Firepower & Shock Effect
On the morning of 8 August at Amiens, the synchronized application of 600+ tanks, surprise artillery barrage and air strikes triggered the psychological collapse the Germans called the 'Black Day.'
Adaptive Staff Rationalism
Center of Gravity · Intelligence · Dynamism
Center of Gravity
The Allies correctly identified the Schwerpunkt: the German army's frontline cohesion and the southern flank of the Hindenburg Line.

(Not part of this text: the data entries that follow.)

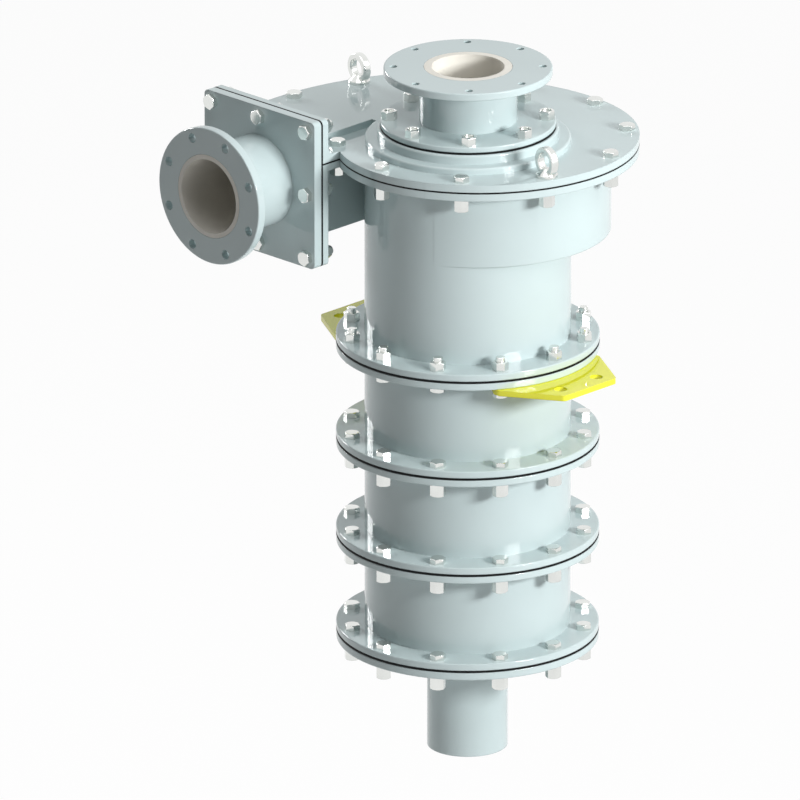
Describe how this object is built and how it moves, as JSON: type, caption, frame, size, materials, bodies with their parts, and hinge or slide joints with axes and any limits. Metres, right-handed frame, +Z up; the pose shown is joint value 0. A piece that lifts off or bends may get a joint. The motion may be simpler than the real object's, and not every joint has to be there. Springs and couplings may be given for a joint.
{
  "type": "hydrocyclone gravity separator",
  "caption": "Upright flanged separator with a scroll-shaped feed head, bolted barrels with a tapered lining, an overflow neck on top and an underflow pipe below.",
  "frame": {"origin": "centre of the open end of the underflow pipe", "axes": "+Z up along the main axis, feed flange faces -X, feed duct on the +Y side"},
  "size_m": [0.692, 0.6795, 1.238],
  "materials": {
    "painted_steel": "glossy pale blue-grey paint",
    "bracket_paint": "glossy yellow paint",
    "zinc_steel": "bright zinc plating",
    "gasket_rubber": "matt black",
    "lining": "matt cream wear lining"
  },
  "bodies": {
    "root": {"feed_spool": "painted_steel", "inlet_head": "painted_steel", "lid": "painted_steel", "overflow_spool": "painted_steel", "upper_barrel": "painted_steel", "middle_barrel": "painted_steel", "lower_barrel": "painted_steel", "discharge_plate": "painted_steel", "right_bracket": "bracket_paint", "left_bracket": "bracket_paint", "feed_bolts": "zinc_steel", "feed_nuts": "zinc_steel", "lid_bolts": "zinc_steel", "lid_nuts": "zinc_steel", "lifting_eyes": "zinc_steel", "overflow_studs": "zinc_steel", "overflow_nuts": "zinc_steel", "joint_1_bolts": "zinc_steel", "joint_2_bolts": "zinc_steel", "joint_3_bolts": "zinc_steel", "joint_4_bolts": "zinc_steel", "joint_1_nuts": "zinc_steel", "joint_2_nuts": "zinc_steel", "joint_3_nuts": "zinc_steel", "joint_4_nuts": "zinc_steel", "feed_gasket": "gasket_rubber", "lid_gasket": "gasket_rubber", "overflow_gasket": "gasket_rubber", "joint_1_gasket": "gasket_rubber", "joint_2_gasket": "gasket_rubber", "joint_3_gasket": "gasket_rubber", "joint_4_gasket": "gasket_rubber", "feed_liner": "lining", "head_liner": "lining", "lid_liner": "lining", "vortex_finder": "lining", "overflow_liner": "lining", "upper_cone_liner": "lining", "middle_cone_liner": "lining", "lower_cone_liner": "lining", "spigot_liner": "lining"}
  },
  "joints": []
}
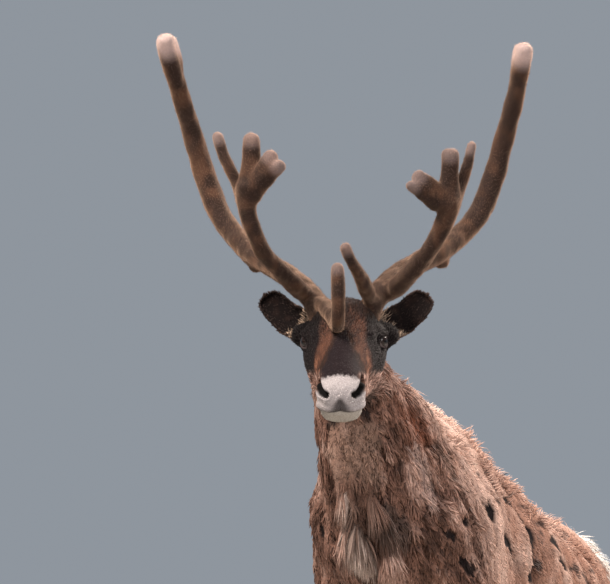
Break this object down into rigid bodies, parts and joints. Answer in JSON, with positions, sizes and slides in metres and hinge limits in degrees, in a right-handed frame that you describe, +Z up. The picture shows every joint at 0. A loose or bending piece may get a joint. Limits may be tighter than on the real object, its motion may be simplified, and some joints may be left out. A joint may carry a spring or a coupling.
{
  "type": "life-size model of a reindeer bull in summer velvet",
  "caption": "Standing reindeer bull with velvet antlers, head turned towards the viewer, as a still life-size museum model that rests on its hooves.",
  "frame": {"origin": "on the floor under the middle of the model's box", "axes": "+Z up, the trunk faces -Y, the animal's left is +X"},
  "size_m": [0.7328, 1.7364, 1.9866],
  "materials": {
    "face": "short dark brown hair",
    "neck_coat": "shaggy hair in moult",
    "coat": "dense hair in moult, pinkish brown with dark shed patches",
    "white_hair": "white hair",
    "leg_coat": "short brown hair",
    "horn": "black hoof horn",
    "eye": "wet dark eye",
    "velvet": "short velvet hair, paler at the growing tips"
  },
  "bodies": {
    "root": {"head": "face", "neck": "neck_coat", "trunk": "coat", "tail": "white_hair", "leg_fore_right_upper": "leg_coat", "leg_fore_right_lower": "leg_coat", "hoof_fore_right_outer": "horn", "dewclaw_fore_right_outer": "horn", "hoof_fore_right_inner": "horn", "dewclaw_fore_right_inner": "horn", "leg_hind_right_upper": "leg_coat", "leg_hind_right_lower": "leg_coat", "hoof_hind_right_outer": "horn", "dewclaw_hind_right_outer": "horn", "hoof_hind_right_inner": "horn", "dewclaw_hind_right_inner": "horn", "ear_right": "face", "eye_right": "eye", "antler_right_beam_lower": "velvet", "antler_right_beam_upper": "velvet", "antler_right_bez": "velvet", "antler_right_bez_outer_tine": "velvet", "antler_right_brow_tine": "velvet", "leg_fore_left_upper": "leg_coat", "leg_fore_left_lower": "leg_coat", "hoof_fore_left_outer": "horn", "dewclaw_fore_left_outer": "horn", "hoof_fore_left_inner": "horn", "dewclaw_fore_left_inner": "horn", "leg_hind_left_upper": "leg_coat", "leg_hind_left_lower": "leg_coat", "hoof_hind_left_outer": "horn", "dewclaw_hind_left_outer": "horn", "hoof_hind_left_inner": "horn", "dewclaw_hind_left_inner": "horn", "ear_left": "face", "eye_left": "eye", "antler_left_beam_lower": "velvet", "antler_left_beam_upper": "velvet", "antler_left_bez": "velvet", "antler_left_bez_outer_tine": "velvet", "antler_left_brow_tine": "velvet"}
  },
  "joints": []
}
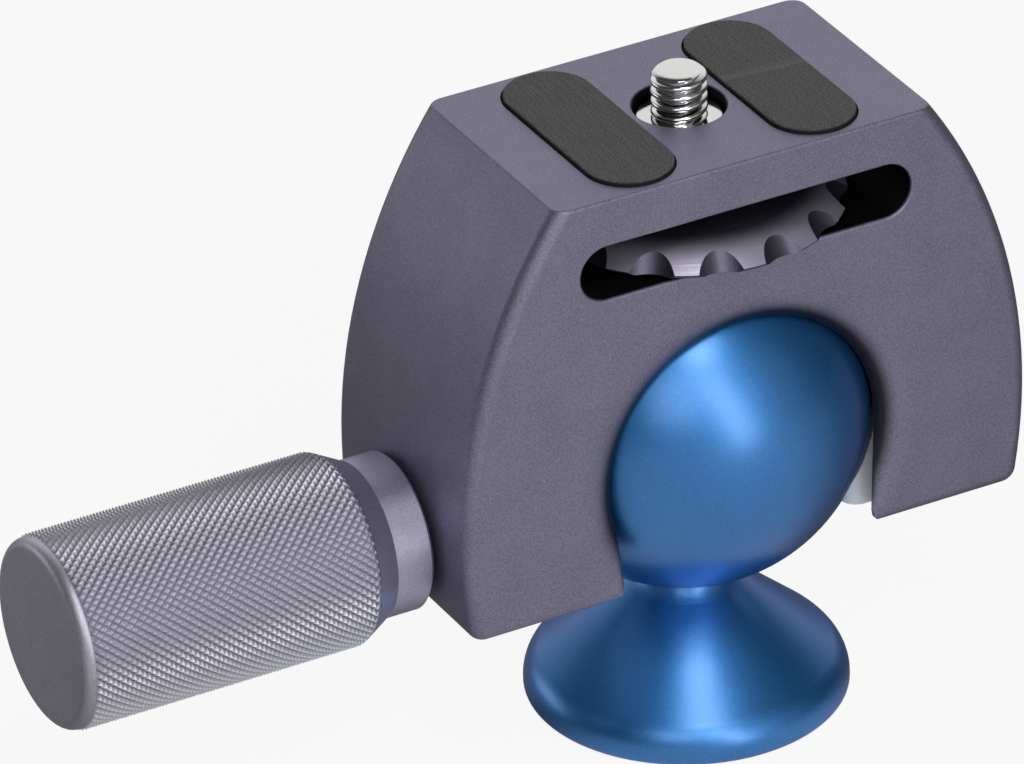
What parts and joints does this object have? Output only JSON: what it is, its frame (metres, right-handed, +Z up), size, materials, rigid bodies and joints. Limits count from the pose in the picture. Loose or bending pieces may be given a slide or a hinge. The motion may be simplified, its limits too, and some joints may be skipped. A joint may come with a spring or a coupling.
{
  "type": "tripod ball head",
  "caption": "Compact tripod ball head: a housing straddles a ball turned in one piece with its conical foot; a side knob clamps it, and a thumb wheel turns the captive camera screw.",
  "frame": {"origin": "centre of the foot's underside, at the mouth of the tripod thread", "axes": "+Z up along the tripod and camera screws, front face towards -Y, clamping knob towards -X"},
  "size_m": [0.1163, 0.042, 0.079],
  "materials": {
    "blue_anodised": "polished blue anodised",
    "grey_anodised": "fine-blasted grey-violet anodised",
    "grey_anodised_wheel": "turned grey-violet anodised",
    "knob_anodised": "turned and knurled grey-violet anodised",
    "cap_anodised": "satin dark grey anodised",
    "pad_rubber": "fine-textured grey rubber",
    "jaw_plastic": "white moulded acetal",
    "lining": "dark friction plastic",
    "steel": "turned steel",
    "brass_bush": "turned brass",
    "chrome_screw": "polished steel screw"
  },
  "bodies": {
    "foot": {"ball_foot": "blue_anodised", "tripod_bush": "steel"},
    "insert": {"fixed_jaw_insert": "lining"},
    "head": {"housing": "grey_anodised", "pad_left": "pad_rubber", "pad_right": "pad_rubber", "fixed_jaw": "jaw_plastic", "fixed_jaw_screws": "steel", "spindle_bush": "brass_bush", "screw_bush": "lining", "wheel_washer": "lining"},
    "jaw": {"moving_jaw": "jaw_plastic", "moving_jaw_insert": "lining", "thrust_plate": "steel"},
    "knob": {"spindle": "steel", "knob_grip": "knob_anodised", "knob_collar": "knob_anodised", "knob_end_cap": "cap_anodised", "knob_screw": "steel", "knob_washer": "steel", "spindle_washer": "lining"},
    "wheel": {"camera_screw": "chrome_screw", "thumb_wheel": "grey_anodised_wheel", "wheel_pin": "steel"}
  },
  "joints": [
    {"name": "pan", "type": "hinge", "parent": "foot", "child": "insert", "pos_m": [0, 0, 0.0369], "axis": [0, 0, 1], "continuous": true},
    {"name": "tilt", "type": "hinge", "parent": "insert", "child": "head", "pos_m": [0, 0, 0.0369], "axis": [1, 0, 0], "range_deg": [-110, 110]},
    {"name": "jaw_slide", "type": "slide", "parent": "head", "child": "jaw", "axis": [1, 0, 0], "range_m": [-0.0015, 0]},
    {"name": "knob_turn", "type": "hinge", "parent": "jaw", "child": "knob", "pos_m": [-0.06, 0, 0.0313], "axis": [1, 0, 0], "range_deg": [-432.5, 0]},
    {"name": "screw_turn", "type": "hinge", "parent": "head", "child": "wheel", "pos_m": [0, 0, 0.0656], "axis": [0, 0, 1], "continuous": true}
  ],
  "couplings": [
    {"joint": "knob_turn", "follows": "jaw_slide", "rad_per_m": 5026.5}
  ]
}
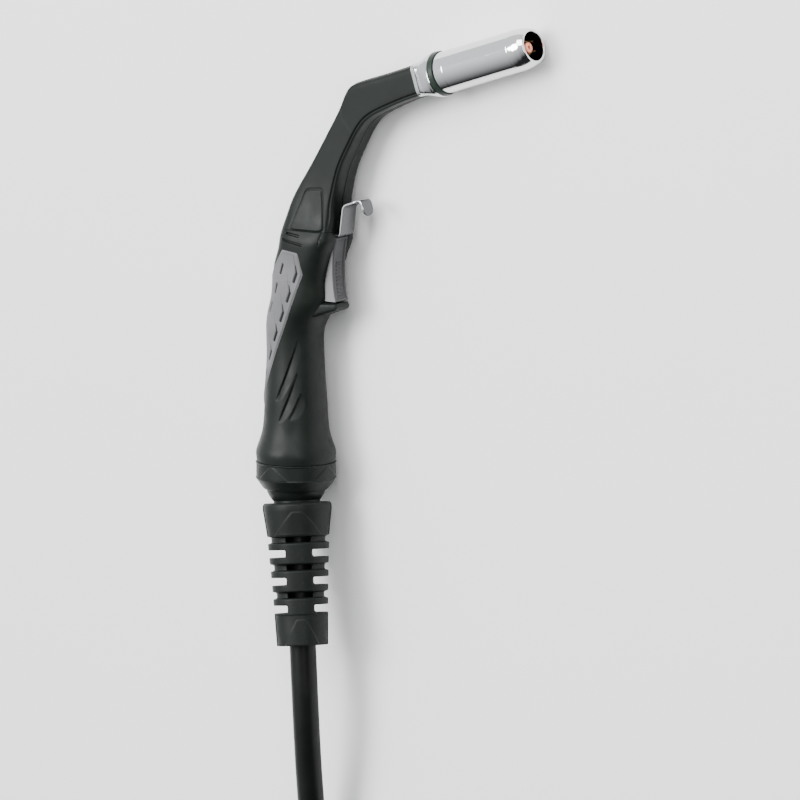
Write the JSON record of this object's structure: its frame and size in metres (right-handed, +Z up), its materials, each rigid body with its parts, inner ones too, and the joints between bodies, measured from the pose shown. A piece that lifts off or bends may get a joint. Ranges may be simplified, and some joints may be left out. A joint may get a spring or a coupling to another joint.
{
  "type": "mig welding torch",
  "caption": "Gas-cooled MIG torch with a bent neck, polished gas nozzle, grey grip and trigger, hanging hook, slotted boot, coiled cable and central connector.",
  "frame": {"origin": "on the surface that the torch lies on, under the middle of the torch and its boot, without the cable, its coil and its connector", "axes": "+X towards the trigger and the nozzle, +Y along the handle towards the nozzle, +Z up from the surface to the left side of the torch"},
  "size_m": [0.2698, 0.7177, 0.0783],
  "materials": {
    "plastic_dark": "fine satin grain",
    "grip_grey": "soft matt",
    "trigger_grey": "satin",
    "boot_rubber": "matt",
    "cable_jacket": "matt",
    "inner_core": "matt",
    "steel": "bright",
    "copper": "drawn copper",
    "brass": "machined",
    "liner_steel": "drawn wire",
    "chrome": "polished",
    "insulator": "satin",
    "plug_plastic": "satin"
  },
  "bodies": {
    "cable_side": {"cable_boot": "boot_rubber", "knuckle_retaining_ring": "steel", "cable_lead": "cable_jacket", "cable_coil": "cable_jacket", "cable_tail": "cable_jacket", "plug_bend_spring": "steel", "plug_housing_upper": "plug_plastic", "plug_housing_lower": "plug_plastic", "plug_face": "plug_plastic", "plug_centre_pin": "brass", "plug_o_ring": "cable_jacket", "liner_nut": "brass", "plug_screws": "steel"},
    "handle": {"handle_shell_left": "plastic_dark", "handle_shell_right": "plastic_dark", "neck_shell_left": "plastic_dark", "neck_shell_right": "plastic_dark", "rear_locking_ring": "plastic_dark", "ball_socket": "plastic_dark", "grip_insert_left": "grip_grey", "grip_insert_right": "grip_grey", "inner_cable_stub": "inner_core", "switch_leads": "inner_core", "shell_screws": "steel", "trigger_pin": "steel", "trigger_spring": "steel", "nozzle_spring_ring": "steel", "hanging_hook": "steel", "neck_conductor": "copper", "contact_tip": "copper", "power_block": "brass", "gas_diffuser": "brass", "wire_liner": "liner_steel", "neck_collar": "chrome", "insulator_ring": "insulator", "microswitch": "insulator"},
    "knuckle": {"ball_knuckle": "plastic_dark"},
    "trigger_lever": {"trigger": "trigger_grey"},
    "plunger": {"switch_plunger": "insulator"},
    "nozzle": {"gas_nozzle": "chrome"},
    "contacts": {"contact_pins": "brass"},
    "locking_nut": {"plug_locking_nut": "plug_plastic"}
  },
  "joints": [
    {"name": "knuckle_swivel", "type": "hinge", "parent": "cable_side", "child": "knuckle", "pos_m": [-0.07642, -0.09079, 0.02403], "axis": [-0.1229, 0.9832, -0.1353], "range_deg": [-180, 180]},
    {"name": "handle_tilt", "type": "hinge", "parent": "knuckle", "child": "handle", "pos_m": [-0.07642, -0.09079, 0.02403], "axis": [0.6074, -0.0333, -0.7937], "range_deg": [-27, 10]},
    {"name": "trigger_pull", "type": "hinge", "parent": "handle", "child": "trigger_lever", "pos_m": [-0.04792, 0.05059, 0.0181], "axis": [0, -0.0419, -0.9991], "range_deg": [0, 6], "stiffness_Nm_per_rad": 1.5, "springref_deg": -2.86},
    {"name": "plunger_press", "type": "slide", "parent": "handle", "child": "plunger", "axis": [-1, 0, 0], "range_m": [0, 0.003]},
    {"name": "nozzle_pull", "type": "slide", "parent": "handle", "child": "nozzle", "axis": [0.95, 0.3121, -0.0131], "range_m": [0, 0.075]},
    {"name": "contact_press", "type": "slide", "parent": "cable_side", "child": "contacts", "axis": [-1, 0, 0], "range_m": [0, 0.003], "stiffness_N_per_m": 500, "springref_m": -0.002},
    {"name": "nut_turn", "type": "hinge", "parent": "cable_side", "child": "locking_nut", "pos_m": [0.13089, -0.4996, 0.0548], "axis": [1, 0, 0], "continuous": true}
  ],
  "couplings": [
    {"joint": "plunger_press", "follows": "trigger_pull", "m_per_rad": 0.0285}
  ]
}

The German command, instead of protecting the center of gravity, dispersed strength along an over-extended front.
Deception & Intelligence
Before Amiens, the covert relocation of the Canadian Corps, dummy radio traffic and night assembly constituted a textbook deception operation; full surprise was achieved.
Asymmetric Flexibility
The Allies dynamically applied combined-arms doctrine (tanks-infantry-aircraft-artillery); the Germans could not sustain elastic defense-in-depth as their manpower base was exhausted.
Section I
Staff Analysis
At the campaign's outset, the Allies enjoyed overwhelming superiority in manpower, materiel, armor and air power; full American mobilization had irreversibly tilted the equation. The German army had exhausted its last strategic reserve in the Spring Offensive, eroding defensive depth. Foch's unified command shredded German reserves through sequential, axis-shifting offensives. Blockade, influenza and revolutionary agitation behind the lines accelerated the internal collapse. The strategic outcome was unambiguous victory.
Section II
Strategic Critique
The Allied command's most astute decision was the operational application of combined-arms doctrine (tank-aircraft-artillery-infantry); the Amiens surprise became a textbook operation. The German command's critical error was depleting its strategic reserve in the 1918 Spring Offensive and then attempting to hold a wide front; an early withdrawal to the Hindenburg Line might have prolonged resistance. Ludendorff's refusal to seek a political solution even after the 'Black Day' converted military collapse into political catastrophe.